## What is expected
Each line that follows should be printed again exactly as it stands.
*****
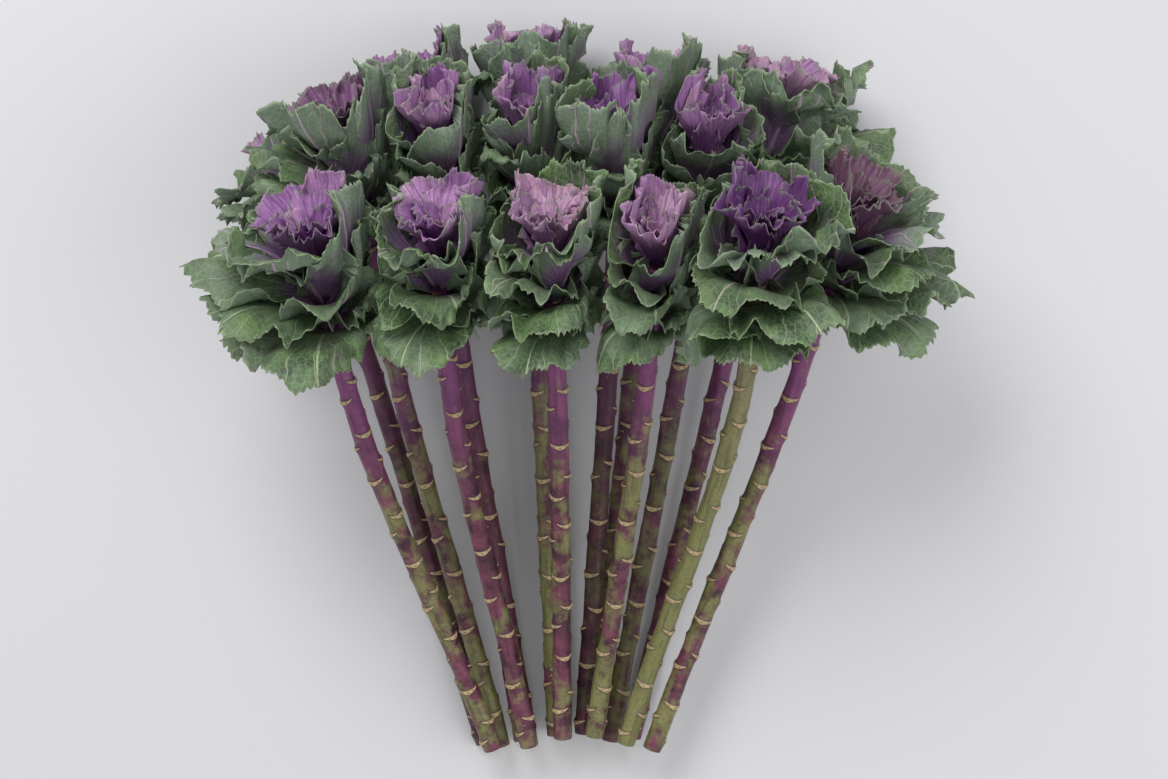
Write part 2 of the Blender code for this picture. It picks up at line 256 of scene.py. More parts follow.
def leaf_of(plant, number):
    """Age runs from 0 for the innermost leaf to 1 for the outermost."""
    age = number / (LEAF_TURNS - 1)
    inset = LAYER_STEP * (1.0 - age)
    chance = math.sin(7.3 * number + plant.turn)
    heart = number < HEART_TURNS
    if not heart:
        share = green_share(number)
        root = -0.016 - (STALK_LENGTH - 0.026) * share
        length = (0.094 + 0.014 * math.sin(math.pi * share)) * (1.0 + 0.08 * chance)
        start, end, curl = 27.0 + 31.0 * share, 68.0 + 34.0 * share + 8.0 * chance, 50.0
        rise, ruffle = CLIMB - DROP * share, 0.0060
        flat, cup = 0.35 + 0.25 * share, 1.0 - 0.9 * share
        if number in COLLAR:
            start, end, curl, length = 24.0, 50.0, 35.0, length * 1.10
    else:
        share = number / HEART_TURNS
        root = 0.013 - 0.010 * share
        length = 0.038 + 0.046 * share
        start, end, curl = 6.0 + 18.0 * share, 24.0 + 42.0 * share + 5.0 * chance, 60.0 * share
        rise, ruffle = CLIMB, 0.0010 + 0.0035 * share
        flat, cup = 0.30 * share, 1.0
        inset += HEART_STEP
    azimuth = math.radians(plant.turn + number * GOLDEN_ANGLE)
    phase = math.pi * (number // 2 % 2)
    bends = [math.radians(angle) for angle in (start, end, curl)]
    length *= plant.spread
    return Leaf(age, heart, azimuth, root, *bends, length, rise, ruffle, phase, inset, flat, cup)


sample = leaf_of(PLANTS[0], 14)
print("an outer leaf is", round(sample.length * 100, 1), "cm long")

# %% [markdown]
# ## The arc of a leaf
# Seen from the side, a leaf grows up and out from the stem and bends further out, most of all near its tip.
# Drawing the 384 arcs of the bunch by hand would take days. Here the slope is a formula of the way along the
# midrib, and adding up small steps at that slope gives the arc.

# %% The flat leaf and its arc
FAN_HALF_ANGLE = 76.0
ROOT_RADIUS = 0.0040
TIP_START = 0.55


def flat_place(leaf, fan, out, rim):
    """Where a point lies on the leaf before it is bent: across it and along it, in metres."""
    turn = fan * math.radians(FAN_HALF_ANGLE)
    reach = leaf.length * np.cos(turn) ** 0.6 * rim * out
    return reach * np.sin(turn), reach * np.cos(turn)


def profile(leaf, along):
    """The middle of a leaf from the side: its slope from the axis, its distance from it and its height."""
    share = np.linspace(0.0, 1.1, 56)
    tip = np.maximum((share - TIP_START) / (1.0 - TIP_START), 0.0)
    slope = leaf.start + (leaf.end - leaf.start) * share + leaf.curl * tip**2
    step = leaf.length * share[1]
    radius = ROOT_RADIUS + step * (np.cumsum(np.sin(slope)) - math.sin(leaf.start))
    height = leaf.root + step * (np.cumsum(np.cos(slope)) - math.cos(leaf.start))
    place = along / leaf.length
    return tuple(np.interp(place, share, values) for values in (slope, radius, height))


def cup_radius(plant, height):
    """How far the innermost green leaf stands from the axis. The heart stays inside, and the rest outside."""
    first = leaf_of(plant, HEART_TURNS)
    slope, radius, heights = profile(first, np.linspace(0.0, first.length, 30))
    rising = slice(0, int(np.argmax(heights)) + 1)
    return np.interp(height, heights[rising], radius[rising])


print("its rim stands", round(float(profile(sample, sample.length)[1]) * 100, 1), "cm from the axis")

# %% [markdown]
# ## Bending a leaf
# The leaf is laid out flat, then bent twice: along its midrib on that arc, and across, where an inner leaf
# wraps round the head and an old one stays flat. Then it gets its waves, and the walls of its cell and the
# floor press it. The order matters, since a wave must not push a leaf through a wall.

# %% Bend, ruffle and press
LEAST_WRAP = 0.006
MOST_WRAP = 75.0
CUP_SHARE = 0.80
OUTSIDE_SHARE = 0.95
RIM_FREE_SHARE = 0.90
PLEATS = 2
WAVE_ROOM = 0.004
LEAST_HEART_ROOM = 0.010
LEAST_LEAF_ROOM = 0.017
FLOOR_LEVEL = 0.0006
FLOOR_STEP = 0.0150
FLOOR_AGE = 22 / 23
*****
## Correct response
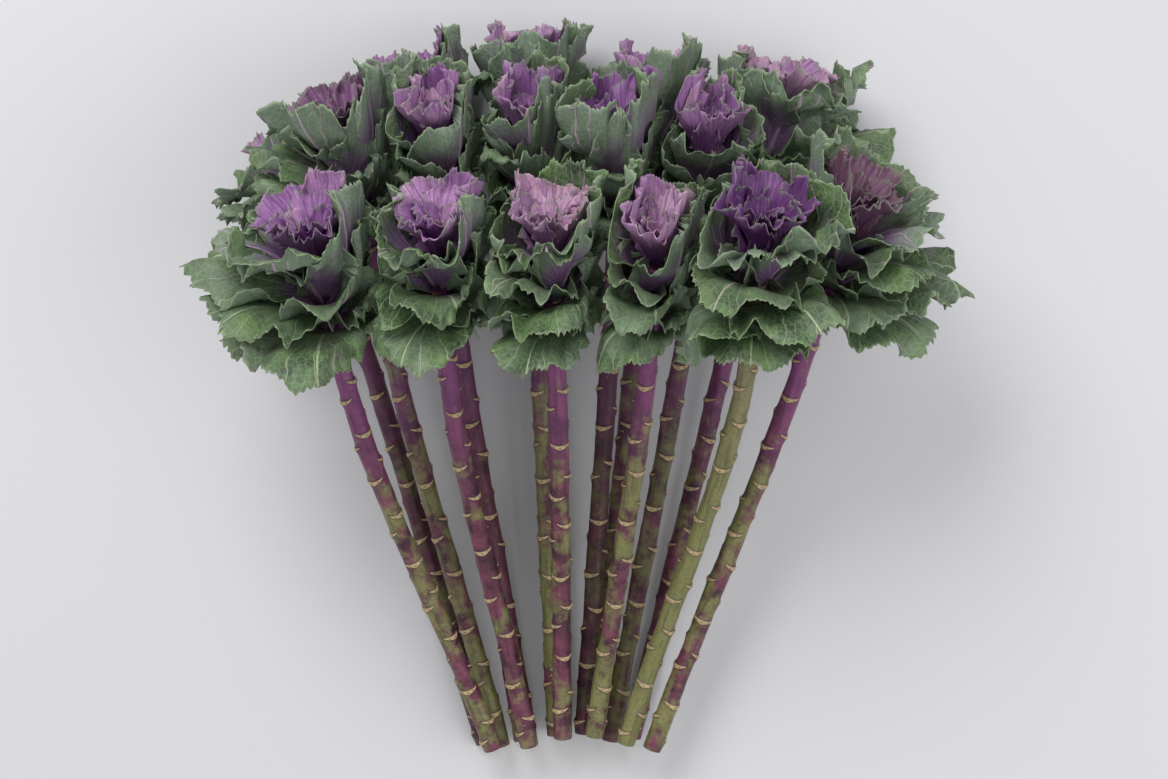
Write part 2 of the Blender code for this picture. It picks up at line 256 of scene.py. More parts follow.
def leaf_of(plant, number):
    """Age runs from 0 for the innermost leaf to 1 for the outermost."""
    age = number / (LEAF_TURNS - 1)
    inset = LAYER_STEP * (1.0 - age)
    chance = math.sin(7.3 * number + plant.turn)
    heart = number < HEART_TURNS
    if not heart:
        share = green_share(number)
        root = -0.016 - (STALK_LENGTH - 0.026) * share
        length = (0.094 + 0.014 * math.sin(math.pi * share)) * (1.0 + 0.08 * chance)
        start, end, curl = 27.0 + 31.0 * share, 68.0 + 34.0 * share + 8.0 * chance, 50.0
        rise, ruffle = CLIMB - DROP * share, 0.0060
        flat, cup = 0.35 + 0.25 * share, 1.0 - 0.9 * share
        if number in COLLAR:
            start, end, curl, length = 24.0, 50.0, 35.0, length * 1.10
    else:
        share = number / HEART_TURNS
        root = 0.013 - 0.010 * share
        length = 0.038 + 0.046 * share
        start, end, curl = 6.0 + 18.0 * share, 24.0 + 42.0 * share + 5.0 * chance, 60.0 * share
        rise, ruffle = CLIMB, 0.0010 + 0.0035 * share
        flat, cup = 0.30 * share, 1.0
        inset += HEART_STEP
    azimuth = math.radians(plant.turn + number * GOLDEN_ANGLE)
    phase = math.pi * (number // 2 % 2)
    bends = [math.radians(angle) for angle in (start, end, curl)]
    length *= plant.spread
    return Leaf(age, heart, azimuth, root, *bends, length, rise, ruffle, phase, inset, flat, cup)


sample = leaf_of(PLANTS[0], 14)
print("an outer leaf is", round(sample.length * 100, 1), "cm long")

# %% [markdown]
# ## The arc of a leaf
# Seen from the side, a leaf grows up and out from the stem and bends further out, most of all near its tip.
# Drawing the 384 arcs of the bunch by hand would take days. Here the slope is a formula of the way along the
# midrib, and adding up small steps at that slope gives the arc.

# %% The flat leaf and its arc
FAN_HALF_ANGLE = 76.0
ROOT_RADIUS = 0.0040
TIP_START = 0.55


def flat_place(leaf, fan, out, rim):
    """Where a point lies on the leaf before it is bent: across it and along it, in metres."""
    turn = fan * math.radians(FAN_HALF_ANGLE)
    reach = leaf.length * np.cos(turn) ** 0.6 * rim * out
    return reach * np.sin(turn), reach * np.cos(turn)


def profile(leaf, along):
    """The middle of a leaf from the side: its slope from the axis, its distance from it and its height."""
    share = np.linspace(0.0, 1.1, 56)
    tip = np.maximum((share - TIP_START) / (1.0 - TIP_START), 0.0)
    slope = leaf.start + (leaf.end - leaf.start) * share + leaf.curl * tip**2
    step = leaf.length * share[1]
    radius = ROOT_RADIUS + step * (np.cumsum(np.sin(slope)) - math.sin(leaf.start))
    height = leaf.root + step * (np.cumsum(np.cos(slope)) - math.cos(leaf.start))
    place = along / leaf.length
    return tuple(np.interp(place, share, values) for values in (slope, radius, height))


def cup_radius(plant, height):
    """How far the innermost green leaf stands from the axis. The heart stays inside, and the rest outside."""
    first = leaf_of(plant, HEART_TURNS)
    slope, radius, heights = profile(first, np.linspace(0.0, first.length, 30))
    rising = slice(0, int(np.argmax(heights)) + 1)
    return np.interp(height, heights[rising], radius[rising])


print("its rim stands", round(float(profile(sample, sample.length)[1]) * 100, 1), "cm from the axis")

# %% [markdown]
# ## Bending a leaf
# The leaf is laid out flat, then bent twice: along its midrib on that arc, and across, where an inner leaf
# wraps round the head and an old one stays flat. Then it gets its waves, and the walls of its cell and the
# floor press it. The order matters, since a wave must not push a leaf through a wall.

# %% Bend, ruffle and press
LEAST_WRAP = 0.006
MOST_WRAP = 75.0
CUP_SHARE = 0.80
OUTSIDE_SHARE = 0.95
RIM_FREE_SHARE = 0.90
PLEATS = 2
WAVE_ROOM = 0.004
LEAST_HEART_ROOM = 0.010
LEAST_LEAF_ROOM = 0.017
FLOOR_LEVEL = 0.0006
FLOOR_STEP = 0.0150
FLOOR_AGE = 22 / 23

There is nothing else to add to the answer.